Résultats? Voici les principaux faits saillants qui ressortent de l’étude:
> Les technologies les plus répréhensibles aux yeux des Canadiens sont:
– L’utilisation de la webcam pour enregistrer la durée des pauses et les mouvements physiques dans la pièce où se trouve l’ordinateur.
– La prise de photos aléatoires à partir de la webcam de l’ordinateur.
– L’utilisation du micro de l’ordinateur pour enregistrer les propos de l’employé et pour les faire ensuite analyser par une IA; ou encore, pour évaluer le temps passé à jaser avec des collègues.
> Les technologies les moins répréhensibles aux yeux des Canadiens sont:
– Les applications visant à améliorer le bien-être des employés, même si celles-ci recourent à la surveillance de l’activité physique ou du lavage de mains;
– Les rapports sur l’utilisation d’Internet effectuée par l’employé (ex.: sites Web visités, temps passé sur ceux-ci, etc.).
> Les milléniaux sont les plus réfractaires. Les 18-30 ans sont les moins réceptifs quant à l’utilisation des technologies de surveillance du télétravail. Leur aversion est telle que les deux chercheurs estiment que «nombre de jeunes employés seraient même prêts à contester en cour de telles atteintes à leur vie privée», notent-ils dans leur étude.
«Certaines de ces technologies de surveillance sont d’ores et déjà utilisées par des employeurs au Canada, indiquent-ils, en marge de leur étude. D’autres pourraient bientôt l’être. Si l’on regarde ce qui se passe dans d’autres pays, tout porte à croire que cette pratique est appelée à se généraliser chez nous.»
Et d’ajouter : «Un logiciel qui gagne en popularité dans le secteur privé, ces temps ci, c’est un logiciel qui permet de faire des visioconférences et qui continue de fonctionner après que tout le monde y ait participé : les webcams des employés se mettent alors à prendre des photos toutes les minutes et les affichent en temps réel sur un mur numérique auquel ont accès les seuls gestionnaires.

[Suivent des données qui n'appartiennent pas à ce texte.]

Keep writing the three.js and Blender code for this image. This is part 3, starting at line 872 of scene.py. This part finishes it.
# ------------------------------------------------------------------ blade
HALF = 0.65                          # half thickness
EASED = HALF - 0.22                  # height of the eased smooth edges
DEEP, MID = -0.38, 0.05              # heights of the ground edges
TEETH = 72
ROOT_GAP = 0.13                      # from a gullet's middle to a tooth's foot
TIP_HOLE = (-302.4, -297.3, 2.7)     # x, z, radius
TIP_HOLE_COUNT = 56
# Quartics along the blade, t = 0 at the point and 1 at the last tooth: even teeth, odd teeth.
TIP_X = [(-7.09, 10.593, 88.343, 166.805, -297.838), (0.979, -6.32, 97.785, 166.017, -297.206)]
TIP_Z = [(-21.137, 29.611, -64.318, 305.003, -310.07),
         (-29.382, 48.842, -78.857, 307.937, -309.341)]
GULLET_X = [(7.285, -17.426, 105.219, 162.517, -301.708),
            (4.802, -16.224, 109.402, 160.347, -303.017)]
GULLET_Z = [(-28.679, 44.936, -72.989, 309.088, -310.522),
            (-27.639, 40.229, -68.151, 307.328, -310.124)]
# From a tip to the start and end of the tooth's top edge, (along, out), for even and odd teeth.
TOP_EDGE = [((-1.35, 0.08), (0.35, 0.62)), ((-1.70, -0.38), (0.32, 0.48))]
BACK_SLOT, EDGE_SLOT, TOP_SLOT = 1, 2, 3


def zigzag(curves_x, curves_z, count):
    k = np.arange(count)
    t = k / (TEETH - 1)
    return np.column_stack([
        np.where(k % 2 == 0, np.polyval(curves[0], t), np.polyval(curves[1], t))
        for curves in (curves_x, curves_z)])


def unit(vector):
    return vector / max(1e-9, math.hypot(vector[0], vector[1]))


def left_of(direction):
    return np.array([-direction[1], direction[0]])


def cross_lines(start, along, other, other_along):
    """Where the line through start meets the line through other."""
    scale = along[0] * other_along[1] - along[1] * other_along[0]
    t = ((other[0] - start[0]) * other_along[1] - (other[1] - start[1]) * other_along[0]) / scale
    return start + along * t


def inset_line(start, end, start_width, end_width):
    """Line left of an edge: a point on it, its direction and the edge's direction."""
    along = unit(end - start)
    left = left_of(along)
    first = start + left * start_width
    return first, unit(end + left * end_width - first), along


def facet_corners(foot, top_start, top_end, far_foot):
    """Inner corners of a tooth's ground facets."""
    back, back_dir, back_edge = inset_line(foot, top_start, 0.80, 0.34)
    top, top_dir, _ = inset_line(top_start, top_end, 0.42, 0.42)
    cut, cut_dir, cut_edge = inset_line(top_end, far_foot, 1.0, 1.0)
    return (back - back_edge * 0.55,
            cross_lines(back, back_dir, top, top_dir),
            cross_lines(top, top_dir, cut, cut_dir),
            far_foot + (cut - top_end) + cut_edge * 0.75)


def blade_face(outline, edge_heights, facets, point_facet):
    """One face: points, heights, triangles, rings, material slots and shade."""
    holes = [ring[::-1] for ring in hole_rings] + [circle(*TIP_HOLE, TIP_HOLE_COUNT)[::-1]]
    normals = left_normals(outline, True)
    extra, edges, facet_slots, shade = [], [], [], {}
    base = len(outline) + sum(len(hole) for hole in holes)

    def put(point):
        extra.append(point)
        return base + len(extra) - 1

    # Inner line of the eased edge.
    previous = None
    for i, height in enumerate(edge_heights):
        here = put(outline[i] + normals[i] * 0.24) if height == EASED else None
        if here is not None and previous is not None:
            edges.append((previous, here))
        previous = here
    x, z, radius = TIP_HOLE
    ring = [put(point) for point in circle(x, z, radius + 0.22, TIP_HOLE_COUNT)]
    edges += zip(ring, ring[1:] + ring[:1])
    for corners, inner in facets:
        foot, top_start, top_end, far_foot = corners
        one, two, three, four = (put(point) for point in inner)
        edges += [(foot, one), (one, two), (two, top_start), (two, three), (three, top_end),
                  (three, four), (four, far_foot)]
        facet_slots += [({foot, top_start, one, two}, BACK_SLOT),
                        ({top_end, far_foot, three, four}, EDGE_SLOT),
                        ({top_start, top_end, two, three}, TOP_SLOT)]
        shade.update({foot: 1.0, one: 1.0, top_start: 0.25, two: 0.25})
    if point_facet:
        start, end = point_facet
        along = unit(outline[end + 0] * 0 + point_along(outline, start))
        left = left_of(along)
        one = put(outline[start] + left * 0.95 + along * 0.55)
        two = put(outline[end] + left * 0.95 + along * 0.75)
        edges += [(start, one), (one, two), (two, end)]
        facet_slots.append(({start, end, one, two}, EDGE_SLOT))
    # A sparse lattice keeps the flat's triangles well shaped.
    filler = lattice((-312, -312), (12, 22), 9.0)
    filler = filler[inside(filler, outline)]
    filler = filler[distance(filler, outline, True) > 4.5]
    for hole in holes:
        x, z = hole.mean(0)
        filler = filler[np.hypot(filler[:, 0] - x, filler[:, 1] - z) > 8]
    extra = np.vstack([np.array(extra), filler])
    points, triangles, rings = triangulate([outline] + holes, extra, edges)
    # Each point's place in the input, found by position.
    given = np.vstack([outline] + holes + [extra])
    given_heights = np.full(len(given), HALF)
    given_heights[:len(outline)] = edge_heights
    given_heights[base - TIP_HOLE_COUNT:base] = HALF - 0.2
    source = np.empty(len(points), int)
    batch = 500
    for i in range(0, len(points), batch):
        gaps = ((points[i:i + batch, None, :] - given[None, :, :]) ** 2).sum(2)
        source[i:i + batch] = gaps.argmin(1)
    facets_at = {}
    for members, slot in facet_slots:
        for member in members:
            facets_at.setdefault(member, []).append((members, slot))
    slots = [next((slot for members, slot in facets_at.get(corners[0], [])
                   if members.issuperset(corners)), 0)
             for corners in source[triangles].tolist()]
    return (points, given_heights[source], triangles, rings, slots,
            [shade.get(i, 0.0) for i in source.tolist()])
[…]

Comme ça, ces derniers peuvent voir ce que font réellement les employés chez eux durant les heures qui suivent la réunion».
Aux yeux de MM. Charbonneau et Doberstein, les résultats de leur étude mettent au jour trois enjeux sociétaux fondamentaux:
1. Résistance
«Nous pouvons nous attendre à une large résistance des fonctionnaires à bon nombre des nouvelles technologies de surveillance, notent-ils. Les Canadiens sont de leur côté et n’appuient pas la surveillance invasive du travail des fonctionnaires.»
Et ils enfoncent le clou : «Si les employeurs poursuivent en ce sens sans tenir compte des opinions des personnes ciblées, la satisfaction des employés et le climat de travail sont clairement menacés», ajoutent-ils.
2. Rébellion
«Les jeunes Canadiens se méfient davantage de certaines de ces technologies que leurs homologues plus âgés. Comme la fonction publique du Canada est déjà préoccupée par le renouvellement de ses troupes et en particulier par l’attrait de la nouvelle génération, ce serait une erreur que de sous-estimer leur aversion envers de telles pratiques», affirment-ils.
3. Retour au raisonnable
«Les seules technologies de surveillance susceptibles d’être tolérées concernent l’utilisation de l’ordinateur et d’Internet. Les employés peuvent accepter qu’une réduction de l’évitement soit effectuée, mais aucunement qu’un contrôle de leurs faits et gestes soit instauré», résument-ils.
Ainsi, un compromis semble envisageable. «Comprendre les angoisses de surveillance parmi les employés ciblés sera essentiel pour trouver un équilibre entre les droits à la vie privée des employés et le désir des employeurs de gérer les employés dans des environnements distants ou numériques, considèrent MM Charbonneau et Doberstein. Les employeurs devront faire très attention à la surveillance du travail à mesure que la capacité technologique progressera et permettra qu’elle soit menée de manière constante et radicale.»
«La capacité de le faire – à un coût relativement bas – ne signifie pas que les employeurs doivent le faire, ni que c’est le meilleur moyen de booster la performance des employés, précisent-ils. C’est que, certes, le monde du travail est en train de changer radicalement, mais ce n’est pas une raison pour que les employeurs se mettent à se comporter de manière irresponsable.» CQFD.
En passant, l’écrivain américain Mark Twain disait, pince-sans-rire : «Mettez tous vos oeufs dans le même panier, et surveillez le panier».